The Washington Post’s Glenn Kessler used the above chart in a January 22, 2015 Fact Checker column which awarded Obama three “Pinocchios” for his State of the Union claim that he had halted Iran’s nuclear program. (Since this statement was totally false, Kessler should have given the president five Pinocchios.) Investor’s Business Daily published this chart on March 13, 2015.

The Times article says Iran’s reactor-grade enriched-uranium stockpile was supposed to be converted into uranium oxide powder, a procedure it implies would make this uranium a less dangerous proliferation threat. However, this procedure can be reversed in about two weeks.

Some startling omissions by Sanger and Broad are more interesting than their belated revelation about Iran’s increasing stockpile of enriched uranium. They cited a claim by Iranian officials mentioned in a May 29, 2015 report analysis by the Institute for Science and International Security, a Washington research group, that a delay in converting their enriched uranium into powder was because a conversion plant “did not work properly.” However, Sangar and Broad omitted several serious concerns raised in the same report about Iran’s nuclear program, including that Tehran may be trying to get the international community to allow it to have more centrifuges in a final nuclear agreement by manipulating the output of centrifuges it is currently operating to make them appear less efficient. The report also notes that Iran continues to refuse to answer questions about past and possibly ongoing work related to nuclear-weapons development.

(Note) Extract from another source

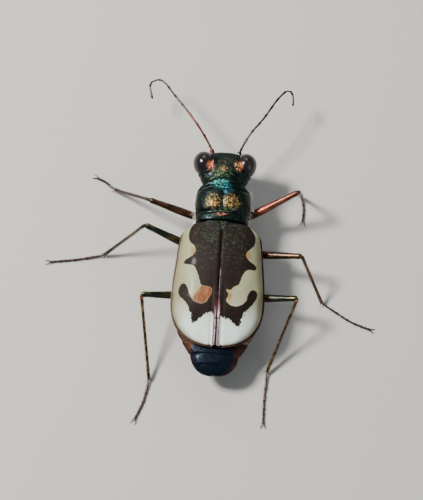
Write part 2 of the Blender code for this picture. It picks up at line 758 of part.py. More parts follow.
def make_head_parts(materials):
    cutters = [neck_cutter(), labrum_block("labrum_cutter", GAP)]
    parts = []
    for name, side in (("left", 1), ("right", -1)):
        cutters.append(ellipsoid("eye_socket", mirrored(EYE_CENTRE, side), EYE_RADII, 20, 12, GAP))
        cutters.append(mandible("mandible_cutter", side, GAP))
        cutters.append(maxillary_palp("palp_cutter", side, GAP))
        cutters.append(labial_palp("palp_cutter", side, GAP))
        cutters.append(antenna("antenna_cutter", name, GAP))
        eye = ellipsoid("eye_" + name, mirrored(EYE_CENTRE, side), EYE_RADII, 20, 12)
        parts.append(finish(eye, materials["eye"]))
        parts.append(finish(mandible("mandible_" + name, side), materials["ivory"]))
        parts.append(finish(maxillary_palp("maxillary_palp_" + name, side), materials["feeler"]))
        parts.append(finish(labial_palp("labial_palp_" + name, side), materials["feeler"]))
        parts.append(finish(antenna("antenna_" + name, name), materials["feeler"]))
    parts.append(finish(make_head("head", cutters), materials["green"]))
    parts.append(finish(labrum_block("labrum"), materials["ivory"]))
    return parts


def make_legs(materials):
    parts = []
    for leg in LEGS:
        parts.append(finish(coxa("coxa_" + leg, leg), materials["limb"]))
        parts.append(finish(femur("femur_" + leg, leg), materials["limb"]))
        parts.append(finish(tibia("tibia_" + leg, leg), materials["limb"]))
        parts.append(finish(tarsus("tarsus_" + leg, leg), materials["feeler"]))
    return parts


def place_on_floor(parts):
    # The root empty puts the middle of the whole footprint at the origin
    corners = [vertex.co for part in parts for vertex in part.data.vertices]
    low = [min(corner[axis] for corner in corners) for axis in range(2)]
    high = [max(corner[axis] for corner in corners) for axis in range(2)]
    root = bpy.data.objects.new("beetle_root", None)
    root.location = (-(low[0] + high[0]) / 2, -(low[1] + high[1]) / 2, 0)
    collection = new_collection("tiger_beetle")
    collection.objects.link(root)
    for part in parts:
        part.parent = root
        for owner in list(part.users_collection):
            owner.objects.unlink(part)
        collection.objects.link(part)


def main():
    clear_scene()
    materials = make_materials()
    parts = make_body(materials) + make_head_parts(materials) + make_legs(materials)
    place_on_floor(parts)


main()
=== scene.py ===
# A sand tiger beetle, life size: its shell, skin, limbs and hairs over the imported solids.
# Pieces are modelled in millimetres, as the beetle is drawn, and settle moves them into the frame.

import bpy
import math
import numpy as np
from mathutils import Matrix, Vector, noise


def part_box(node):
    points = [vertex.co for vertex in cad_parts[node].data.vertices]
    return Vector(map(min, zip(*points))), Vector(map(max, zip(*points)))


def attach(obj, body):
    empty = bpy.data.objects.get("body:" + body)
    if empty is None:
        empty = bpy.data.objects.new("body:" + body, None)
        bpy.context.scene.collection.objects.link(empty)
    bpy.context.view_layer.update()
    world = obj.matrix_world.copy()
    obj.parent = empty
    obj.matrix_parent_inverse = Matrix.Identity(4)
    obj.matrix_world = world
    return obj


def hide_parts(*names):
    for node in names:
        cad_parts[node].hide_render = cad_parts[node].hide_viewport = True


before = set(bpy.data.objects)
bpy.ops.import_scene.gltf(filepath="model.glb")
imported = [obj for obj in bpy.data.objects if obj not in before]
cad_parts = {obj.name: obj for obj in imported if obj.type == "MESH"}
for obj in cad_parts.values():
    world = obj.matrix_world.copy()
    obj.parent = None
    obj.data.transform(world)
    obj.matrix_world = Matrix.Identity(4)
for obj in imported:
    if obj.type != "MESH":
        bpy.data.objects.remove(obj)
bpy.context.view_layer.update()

millimetre = 0.001
solidGap = 0.2                                  # clear space between the solids of the frame
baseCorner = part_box("elytron_left")[0]          # the base of the left wing case, beside the midline
axisX = baseCorner.x - solidGap / 2 * millimetre
baseY = baseCorner.y
toFrame = Matrix.Translation((axisX, baseY, 0)) @ Matrix.Scale(millimetre, 4)
sides = {"left": 1, "right": -1}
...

The Sanger/Broad article makes other dubious claims about how President Obama’s nuclear diplomacy with Iran is working and how the world would be worse off without the nuclear talks. Overall, this piece is just the latest effort by the New York Times to run interference for the Obama administration’s failing foreign policy and explain away inconvenient facts about how Iran has routed the United States in the nuclear talks.